▸ INSTRUCTIONS FOR THE TASK
What is the number of lines in the data holding the word "joints"? Give that number by itself.

▸ PROVIDED MATERIAL
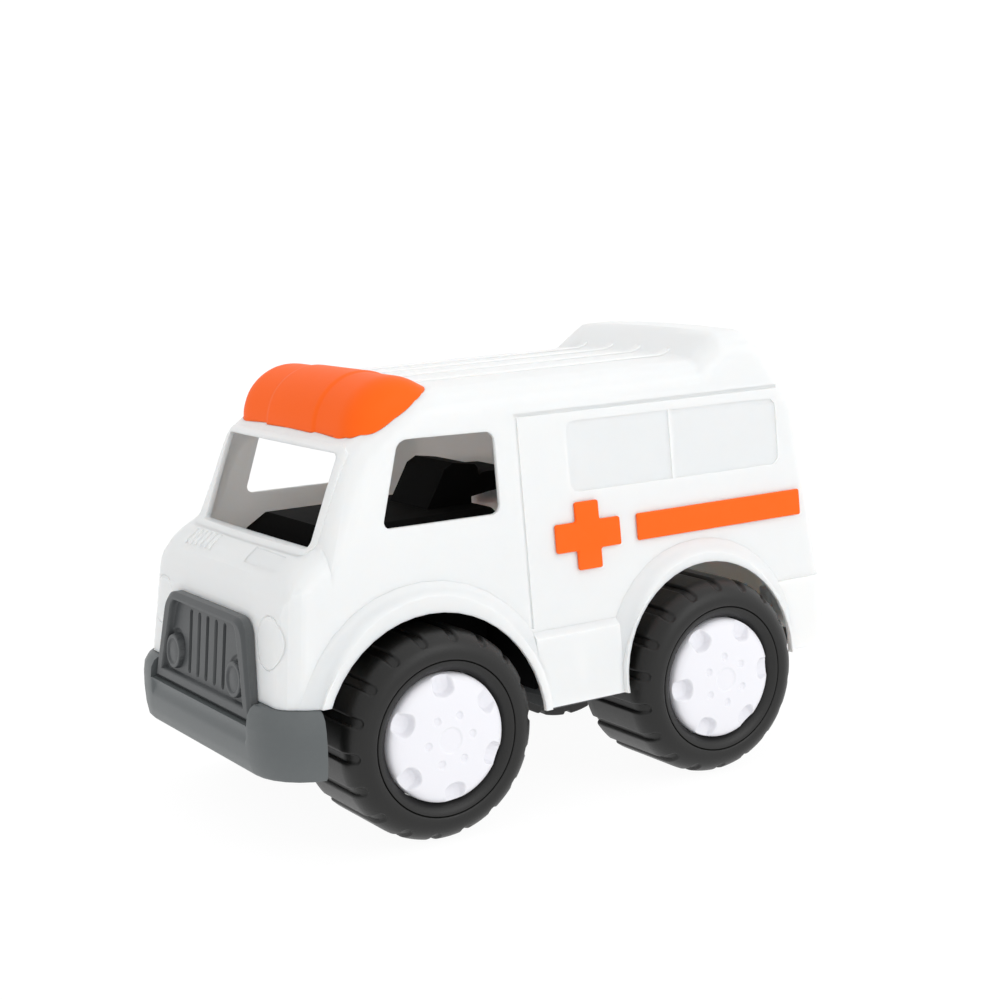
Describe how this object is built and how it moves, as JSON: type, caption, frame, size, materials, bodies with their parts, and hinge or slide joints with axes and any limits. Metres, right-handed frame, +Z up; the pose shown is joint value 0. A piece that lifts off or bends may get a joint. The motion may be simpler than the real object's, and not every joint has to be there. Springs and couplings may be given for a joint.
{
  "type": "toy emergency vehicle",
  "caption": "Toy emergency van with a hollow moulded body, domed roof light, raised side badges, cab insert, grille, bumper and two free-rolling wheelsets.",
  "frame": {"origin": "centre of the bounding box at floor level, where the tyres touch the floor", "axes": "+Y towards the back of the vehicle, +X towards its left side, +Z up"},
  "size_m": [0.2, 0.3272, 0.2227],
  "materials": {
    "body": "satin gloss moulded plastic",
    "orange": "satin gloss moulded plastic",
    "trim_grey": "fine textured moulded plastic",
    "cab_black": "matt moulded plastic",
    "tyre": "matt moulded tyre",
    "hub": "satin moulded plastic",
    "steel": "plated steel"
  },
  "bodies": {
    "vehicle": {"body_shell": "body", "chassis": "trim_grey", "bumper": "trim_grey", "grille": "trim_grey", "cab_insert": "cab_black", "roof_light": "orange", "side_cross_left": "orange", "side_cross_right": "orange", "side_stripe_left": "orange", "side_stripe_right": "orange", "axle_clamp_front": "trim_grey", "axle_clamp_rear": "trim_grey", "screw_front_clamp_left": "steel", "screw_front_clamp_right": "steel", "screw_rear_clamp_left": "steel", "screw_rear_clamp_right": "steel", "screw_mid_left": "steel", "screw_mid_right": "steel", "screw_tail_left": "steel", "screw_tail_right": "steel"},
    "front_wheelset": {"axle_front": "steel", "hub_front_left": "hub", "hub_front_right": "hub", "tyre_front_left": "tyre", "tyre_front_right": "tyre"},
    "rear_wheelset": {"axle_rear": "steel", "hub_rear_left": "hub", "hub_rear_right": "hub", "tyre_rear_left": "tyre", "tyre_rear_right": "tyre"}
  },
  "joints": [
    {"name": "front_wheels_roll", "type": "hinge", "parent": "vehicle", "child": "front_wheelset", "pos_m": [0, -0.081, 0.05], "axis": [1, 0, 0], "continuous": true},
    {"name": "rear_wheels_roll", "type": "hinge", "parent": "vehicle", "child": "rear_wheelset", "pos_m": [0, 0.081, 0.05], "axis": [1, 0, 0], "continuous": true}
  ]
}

---

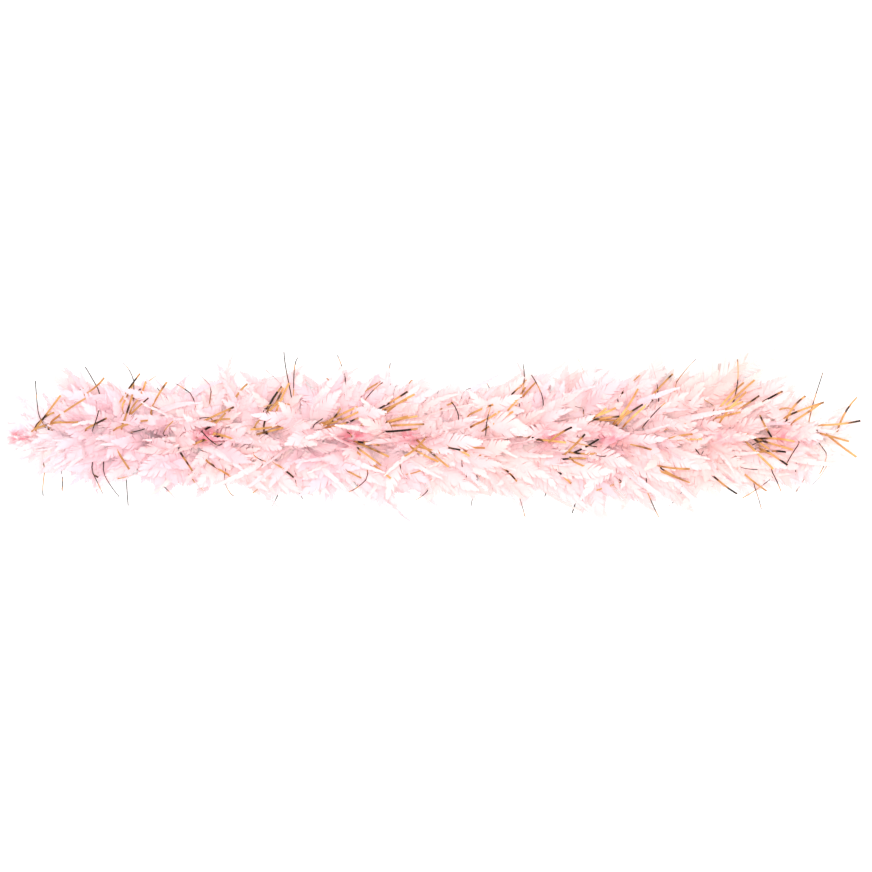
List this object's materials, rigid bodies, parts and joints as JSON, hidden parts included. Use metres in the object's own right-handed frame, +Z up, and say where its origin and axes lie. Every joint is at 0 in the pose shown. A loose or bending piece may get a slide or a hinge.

▸ WRITTEN RESPONSE
3